It’s Not ‘Stimulus.’ It’s Life Support.

Hello fellow Omphaloskeptics,

Since we’re just talking among friends—by which I mean Dispatch Members in Full, and the several imaginary friends in the car with me as I smoke a cigar and bang out a Wodin’s Day correspondence—I’m gonna try to do this notebook style. I don’t mean The Notebook style, with James Garner reading it to you, with flashbacks to rain-soaked Ryan Gosling and Rachel McAdams rejecting social distancing in the 1940s. I mean I’m going to drop a few observations with only stylistic sinew connecting them.

Today’s Morning Dispatch began, “Wake up and smell the stimulus: Trump, Schumer, McConnell, and Joe Manchin all finally have a $2 trillion deal they can all live with…”

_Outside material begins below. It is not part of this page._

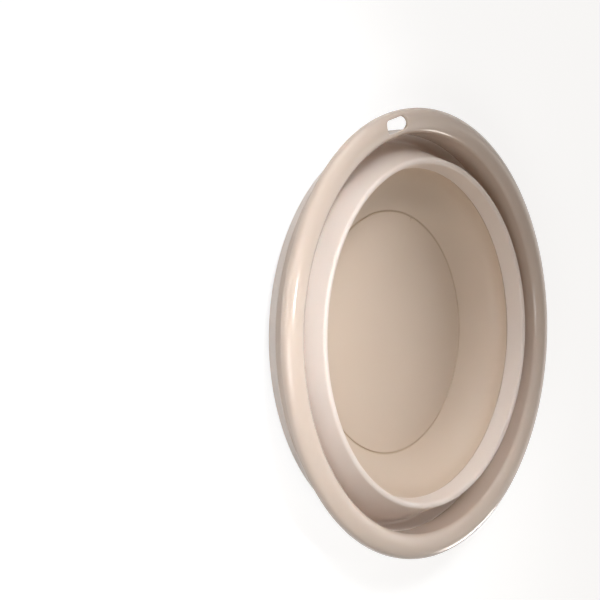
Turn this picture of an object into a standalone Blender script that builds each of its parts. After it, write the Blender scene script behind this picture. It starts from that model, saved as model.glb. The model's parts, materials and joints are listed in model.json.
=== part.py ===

I grimaced at this when I read it. Not because I’m against the legislation, though I have my concerns. I grimaced because I meant to say something to my colleagues about the word “stimulus.” This isn’t a stimulus bill, it’s a life-support bill. It’s the difference between cocaine and oxygen, or between a shot of adrenaline and a blood transfusion. I think it was Larry Summers who first compared what we’re doing to putting the economy in a medically induced coma. Induced comas—if I know my medical TV-drama lingo—are sometimes necessary to protect the brain from certain threats. But there’s no point in inducing a coma if you don’t keep the person on life support in some way.